PROBLEM STATEMENT: Only the lines from the one with "return geometry.rotateX(CUFF_TILT).translate(...CUFF_BOTTOM);" through the one with "for node in" are to be restated, word for word, with both of them included.

INFORMATION PROVIDED:
* * * * * * *
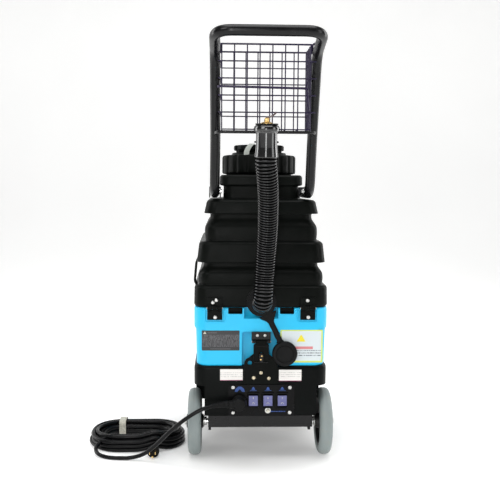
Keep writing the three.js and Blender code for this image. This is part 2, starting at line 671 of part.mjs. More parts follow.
// ---------------------------------------------------------------- recovery tank
function recoveryTank() {
  const outer = loft([
    [RIM_BOTTOM, 143.5, REAR + 2, FRONT - 2, 26],
    [RIM_BOTTOM + 4, 146.4, REAR, FRONT, 28],
    [394, 145.6, REAR, FRONT, 28],
    [398, 143.5, REAR + 2, FRONT - 2, 26],
    [399.5, 134.5, REAR + 9, FRONT - 9, 26],
    [410, 136, REAR + 7, FRONT - 8, 28],
    [428, 136, REAR + 7, FRONT - 8, 28],
    [441, 127, REAR + 15, FRONT - 17, 24],
    [449, 125, REAR + 16, FRONT - 18, 24],
    [449.5, 140.5, REAR + 3, FRONT - 5, 28],
    [491, 135.5, REAR + 5, FRONT - 12, 28],
    [495, 132.5, REAR + 8, FRONT - 15, 26],
    [497, 121, REAR + 15, FRONT - 26, 26],
    [528, 121.5, REAR + 14, FRONT - 27, 28],
    [549, 113, REAR + 21, FRONT - 36, 24],
    [557.5, 111, REAR + 22, FRONT - 38, 24],
    [558, 124.5, REAR + 9, FRONT - 24, 28],
    [585, 118.5, REAR + 13, FRONT - 32, 28],
    [588, 116, REAR + 15, FRONT - 35, 26],
    [590.5, 88, REAR + 38, FRONT - 56, 24],
    [591, 84, REAR + 42, FRONT - 60, 22],
    [619, 84, REAR + 42, FRONT - 60, 22],
    [621, 93.5, REAR + 34, FRONT - 52, 22],
    [640, 93.5, REAR + 34, FRONT - 52, 22],
    [DECK_TOP, 90, REAR + 38, FRONT - 56, 20],
  ]);
  const cavity = loft([
    [RIM_BOTTOM + 5, 126, REAR + 12, FRONT - 14, 22],
    [400, 126, REAR + 14, FRONT - 16, 22],
    [440, 119, REAR + 21, FRONT - 24, 20],
    [548, 105, REAR + 28, FRONT - 44, 20],
    [584, 104, REAR + 28, FRONT - 46, 20],
    [586, 78, REAR + 48, FRONT - 66, 18],
    [638, 78, REAR + 48, FRONT - 66, 18],
  ]);
  const neck = bar("z", NECK_R, [0, NECK_Y, DECK_TOP - 3], 38, 32);
  const mouth = bar("z", NECK_R - 5, [0, NECK_Y, DECK_TOP - 10], 60, 32);
  const ducts = [
    bar("z", 20.4, [0, PIPE_Y, RIM_BOTTOM - 5], 20, 20),
    bar("y", 21.4, [0, FRONT - 60, 520], 80, 24),
    bar("y", 16, [0, REAR - 5, PORT_Z], 40, 24),
  ];
  return cut(join(cut(outer, cavity), neck), mouth, ...ducts);
}
add("recovery_tank", recoveryTank(), BLACK_MOULDED);

add("vacuum_standpipe", cut(
  join(bar("z", 20, [0, PIPE_Y, RIM_BOTTOM + 1], 250, 20), bar("z", 27, [0, PIPE_Y, 516], 4, 20)),
  bar("z", 16.5, [0, PIPE_Y, RIM_BOTTOM - 5], 300, 20),
), STEEL);
add("shutoff_float", turnedRing([[20.6, 520.5], [30, 520.5], [30, 558.5], [20.6, 558.5]], 20)
  .translate(0, PIPE_Y, 0), BLACK_MOULDED);
add("vacuum_inlet", cut(
  join(bar("y", 21, [0, 262, 520], 40, 18), bar("y", 22.6, [0, FRONT - 25.6, 520], 5, 18)),
  bar("y", 17.5, [0, 250, 520], 100, 18),
), BLACK_MOULDED);

// ---------------------------------------------------------------- lid
// A fluted outline: shallow round grooves between flats.
function fluted(radius, depth, count) {
  const shape = new THREE.Shape();
  for (let i = 0; i < count; i++) {
    for (const [share, r] of [[0.12, radius], [0.62, radius], [0.75, radius - depth], [0.99, radius - depth]]) {
      const a = ((i + share) / count) * Math.PI * 2;
      if (i === 0 && share === 0.12) shape.moveTo(r * Math.cos(a), r * Math.sin(a));
      else shape.lineTo(r * Math.cos(a), r * Math.sin(a));
    }
  }
  return shape;
}

function upright(shape, z0, z1) {
  return new THREE.ExtrudeGeometry(shape, { depth: z1 - z0, bevelEnabled: false }).translate(0, NECK_Y, z0);
}

const LID_BOTTOM = 647;
const LID_TOP = 692;
add("lid_collar", cut(
  join(upright(fluted(LID_R, 2.5, 18), LID_BOTTOM, LID_TOP - 2),
    bar("z", 83, [0, NECK_Y, LID_TOP - 3], 3, 40),
    bar("z", 54, [0, NECK_Y, LID_TOP - 3], 9, 32)),
  bar("z", NECK_R + 1, [0, NECK_Y, LID_BOTTOM - 5], 38.5, 40),
  bar("z", 48, [0, NECK_Y, LID_BOTTOM], 80, 32),
), BLACK_MOULDED);
add("filler_cap", cut(
  upright(fluted(FILLER_R, 2.2, 16), LID_TOP + 2, 716),
  bar("z", 54.5, [0, NECK_Y, LID_TOP - 3], 10, 32),
), BLACK_MOULDED);

// ---------------------------------------------------------------- handle
function handleRoute() {
  const half = (side) => [
    [side * HANDLE_HALF, 60, LEDGE_TUBE_Z, 0],
    [side * HANDLE_HALF, -88, LEDGE_TUBE_Z, 36],
    [side * HANDLE_MID_HALF, -142, 719, 30],
    [side * HANDLE_TOP_HALF, -204, 885, 28],
    [side * HANDLE_TOP_HALF, RAIL_Y, RAIL_Z, 34],
  ];
  return roundedRoute([...half(-1), ...half(1).reverse()]);
}

add("handle_frame", tube(handleRoute(), TUBE_R, 8, 56), BLACK_PAINT);
for (const [name, side] of SIDES) {
  const x = side * HANDLE_HALF;
  const seat = TUBE_R + GAP;
  const strap = box(x - seat - 2.6, x + seat + 2.6, 14, 40, 591.8, LEDGE_TUBE_Z + seat + 3.2);
  const slot = box(x - seat, x + seat, 10, 44, 590, LEDGE_TUBE_Z);
  add("handle_saddle_" + name, cut(strap, slot, bar("y", seat, [x, 0, LEDGE_TUBE_Z], 60, 24)), BLACK_PAINT);
}

// ---------------------------------------------------------------- wire basket
function spread(from, step, count) {
  return Array.from({ length: count + 1 }, (_, i) => from + i * step);
}

// A wire as a square rod between two points that differ along one axis only.
function wire(from, to) {
  const w = WIRE / 2;
  const low = from.map((v, i) => Math.min(v, to[i]) - w);
  const high = from.map((v, i) => Math.max(v, to[i]) + w);
  return box(low[0], high[0], low[1], high[1], low[2], high[2]);
}

const rows = spread(BASKET_BOTTOM, ROW, 5);
const columns = spread(-3.5 * COLUMN, COLUMN, 7);
const files = spread(BASKET_REAR, (BASKET_FRONT - BASKET_REAR) / 4, 4);
const RIM_Z = rows.at(-1);
// Each wall stops just short of the next, so that the five panels stay separate pieces.
const SHORT = WIRE + GAP;
const SIDE_X = columns.at(-1);

// The long wall at one depth; the rear one carries its wires on to the posts.
function longWall(y, reach, low = BASKET_BOTTOM) {
  return join(
    ...columns.map((x) => wire([x, y, low], [x, y, RIM_Z])),
    ...rows.map((z) => wire([-reach, y, z], [reach, y, z])),
  );
}

function endWall(side) {
  const x = side * SIDE_X;
  const [y0, y1] = [BASKET_REAR + SHORT, BASKET_FRONT - SHORT];
  return join(
    ...[y0, ...files.slice(1, -1), y1].map((y) => wire([x, y, BASKET_BOTTOM], [x, y, RIM_Z])),
    ...rows.map((z) => wire([x, y0, z], [x, y1, z])),
  );
}

function floorWires() {
  const [x0, x1] = [-SIDE_X + SHORT, SIDE_X - SHORT];
  const [y0, y1] = [BASKET_REAR + SHORT, BASKET_FRONT - SHORT];
  const z = BASKET_BOTTOM;
  return [
    ...[x0, ...columns.slice(1, -1), x1].map((x) => wire([x, y0, z], [x, y1, z])),
    ...[y0, ...files.slice(1, -1), y1].map((y) => wire([x0, y, z], [x1, y, z])),
  ];
}
const toolRod = tube(roundedRoute([
  [-90, BASKET_REAR - 3.4, 814, 0], [82, BASKET_REAR - 3.4, 812, 8], [84.5, BASKET_REAR - 3.4, 770, 0],
]), 2.4, 8, 12);
const BAR_Z = BASKET_BOTTOM - 5.4;
const bottomBar = bar("x", 3.2, [-98, BASKET_REAR, BAR_Z], 196, 12);

add("basket_rear", join(longWall(BASKET_REAR, 4 * COLUMN - 3, BAR_Z), toolRod, bottomBar), BLACK_PAINT);
add("basket_front", longWall(BASKET_FRONT, SIDE_X), BLACK_PAINT);
add("basket_floor", join(...floorWires()), BLACK_PAINT);
for (const [name, side] of SIDES) add("basket_" + name, endWall(side), BLACK_PAINT);

// ---------------------------------------------------------------- drain port, hose and plug
add("drain_port", cut(
  join(bar("y", 33, [0, REAR - 10.4, PORT_Z], 10, 32), bar("y", 15.6, [0, REAR - 2, PORT_Z], 20, 24)),
  bar("y", 12, [0, REAR - 6, PORT_Z], 40, 20),
), BLACK_MOULDED);

const HOSE_Y = -146; // the foot of the hose
add("drain_elbow", tube(roundedRoute([
  [0, REAR - 10.8, PORT_Z, 0], [0, HOSE_Y, PORT_Z, 30], [2, HOSE_Y, 400, 0],
]), HOSE_R + 0.6, 12, 12), BLACK_RUBBER);

const cuffAxis = new THREE.Vector3(0, -Math.sin(CUFF_TILT), Math.cos(CUFF_TILT));
const cuffFoot = new THREE.Vector3(...CUFF_BOTTOM);
const alongCuff = (h) => cuffFoot.clone().addScaledVector(cuffAxis, h).toArray();
add("drain_hose", tube(through([
  [2, HOSE_Y, 401], [3.6, HOSE_Y, 430], [6, -155, 480], [7.5, -172, 530], [6.5, -195, 590], [3, -224, 640],
  alongCuff(-12), alongCuff(-GAP),
]), HOSE_R, 12, 26), BLACK_RUBBER);

// Pieces on the cuff's axis are turned about Z at the origin, then tilted and set on the hose's end.
function onCuff(geometry) {
  return geometry.rotateX(CUFF_TILT).translate(...CUFF_BOTTOM);
}
const CUFF_LENGTH = 64;
add("drain_cuff", onCuff(turnedRing([
  [19.2, 8], [19.2, CUFF_LENGTH], [25.8, CUFF_LENGTH], [25.8, CUFF_LENGTH - 6], [22, CUFF_LENGTH - 12],
  [21.4, 14], [23, 8], [23, 0], [8, 0], [8, 8],
], 20)), BLACK_RUBBER);
add("hose_clip", (() => {
  const band = cut(bar("z", 25.4, [0, 0, 26], 14, 32), bar("z", 22.6, [0, 0, 20], 30, 32),
    box(-40, 40, -40, 3, 20, 45));
  return band.rotate([THREE.MathUtils.radToDeg(CUFF_TILT), 0, 0]).translate(CUFF_BOTTOM);
})(), STEEL);
add("drain_bung", onCuff(turnedRing([
  [4.2, CUFF_LENGTH - 24], [18.8, CUFF_LENGTH - 24], [18.8, CUFF_LENGTH + 0.4], [23, CUFF_LENGTH + 0.4],
  [23, CUFF_LENGTH + 2.6], [4.2, CUFF_LENGTH + 2.6],
], 24)), BLACK_RUBBER);
const STEM_TOP = CUFF_LENGTH + 11;
add("bung_stem", onCuff(turned([
  [0, CUFF_LENGTH - 26], [3.8, CUFF_LENGTH - 26], [3.8, CUFF_LENGTH + 3], [9, CUFF_LENGTH + 3],
  [9, CUFF_LENGTH + 5], [4.5, CUFF_LENGTH + 6], [4.5, STEM_TOP - 3.4], [0, STEM_TOP - 3.4],
], 16)), BRASS);
add("bung_lever", onCuff(
  new THREE.BoxGeometry(26, 6, 3).translate(10, 0, 0).rotateY(-0.45).translate(0, 0, STEM_TOP),
), DARK_RED);

export default extractor;
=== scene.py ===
# Looks of the upright spot extractor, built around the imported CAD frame. Lengths are millimetres and S turns
# them into metres. -Y is the operator's side, with the handle and switches; +X is the operator's right.
import math

import bmesh
import bpy
from mathutils import Matrix, Vector, noise


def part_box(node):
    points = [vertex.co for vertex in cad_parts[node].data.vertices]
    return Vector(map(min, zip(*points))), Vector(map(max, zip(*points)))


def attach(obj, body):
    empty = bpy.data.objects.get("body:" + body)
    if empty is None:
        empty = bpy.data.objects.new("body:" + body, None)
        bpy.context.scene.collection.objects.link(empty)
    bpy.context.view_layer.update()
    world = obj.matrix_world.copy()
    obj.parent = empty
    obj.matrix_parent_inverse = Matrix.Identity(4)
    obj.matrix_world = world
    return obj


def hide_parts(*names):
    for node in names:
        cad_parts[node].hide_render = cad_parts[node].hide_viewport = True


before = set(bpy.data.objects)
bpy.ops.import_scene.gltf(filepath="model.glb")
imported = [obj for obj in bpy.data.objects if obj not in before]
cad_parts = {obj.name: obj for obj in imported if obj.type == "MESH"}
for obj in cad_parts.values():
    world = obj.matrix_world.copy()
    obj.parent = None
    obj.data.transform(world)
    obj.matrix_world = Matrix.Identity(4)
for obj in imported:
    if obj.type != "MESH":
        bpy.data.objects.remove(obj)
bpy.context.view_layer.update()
S = 0.001
TIP = 0.02  # where a turned profile meets its axis, so that no face there has zero area


# ------------------------------------------------------------------ places taken from the frame
def node_box(name):
    """The low and high corner of a CAD node, in millimetres."""
    low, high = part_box(name)
    return Vector(low) / S, Vector(high) / S


def middle(name):
    """The middle of a CAD node's box, in millimetres."""
    low, high = node_box(name)
    return (low + high) / 2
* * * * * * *
WRITTEN RESPONSE:
  return geometry.rotateX(CUFF_TILT).translate(...CUFF_BOTTOM);
}
const CUFF_LENGTH = 64;
add("drain_cuff", onCuff(turnedRing([
  [19.2, 8], [19.2, CUFF_LENGTH], [25.8, CUFF_LENGTH], [25.8, CUFF_LENGTH - 6], [22, CUFF_LENGTH - 12],
  [21.4, 14], [23, 8], [23, 0], [8, 0], [8, 8],
], 20)), BLACK_RUBBER);
add("hose_clip", (() => {
  const band = cut(bar("z", 25.4, [0, 0, 26], 14, 32), bar("z", 22.6, [0, 0, 20], 30, 32),
    box(-40, 40, -40, 3, 20, 45));
  return band.rotate([THREE.MathUtils.radToDeg(CUFF_TILT), 0, 0]).translate(CUFF_BOTTOM);
})(), STEEL);
add("drain_bung", onCuff(turnedRing([
  [4.2, CUFF_LENGTH - 24], [18.8, CUFF_LENGTH - 24], [18.8, CUFF_LENGTH + 0.4], [23, CUFF_LENGTH + 0.4],
  [23, CUFF_LENGTH + 2.6], [4.2, CUFF_LENGTH + 2.6],
], 24)), BLACK_RUBBER);
const STEM_TOP = CUFF_LENGTH + 11;
add("bung_stem", onCuff(turned([
  [0, CUFF_LENGTH - 26], [3.8, CUFF_LENGTH - 26], [3.8, CUFF_LENGTH + 3], [9, CUFF_LENGTH + 3],
  [9, CUFF_LENGTH + 5], [4.5, CUFF_LENGTH + 6], [4.5, STEM_TOP - 3.4], [0, STEM_TOP - 3.4],
], 16)), BRASS);
add("bung_lever", onCuff(
  new THREE.BoxGeometry(26, 6, 3).translate(10, 0, 0).rotateY(-0.45).translate(0, 0, STEM_TOP),
), DARK_RED);

export default extractor;
=== scene.py ===
# Looks of the upright spot extractor, built around the imported CAD frame. Lengths are millimetres and S turns
# them into metres. -Y is the operator's side, with the handle and switches; +X is the operator's right.
import math

import bmesh
import bpy
from mathutils import Matrix, Vector, noise


def part_box(node):
    points = [vertex.co for vertex in cad_parts[node].data.vertices]
    return Vector(map(min, zip(*points))), Vector(map(max, zip(*points)))


def attach(obj, body):
    empty = bpy.data.objects.get("body:" + body)
    if empty is None:
        empty = bpy.data.objects.new("body:" + body, None)
        bpy.context.scene.collection.objects.link(empty)
    bpy.context.view_layer.update()
    world = obj.matrix_world.copy()
    obj.parent = empty
    obj.matrix_parent_inverse = Matrix.Identity(4)
    obj.matrix_world = world
    return obj


def hide_parts(*names):
    for node in names:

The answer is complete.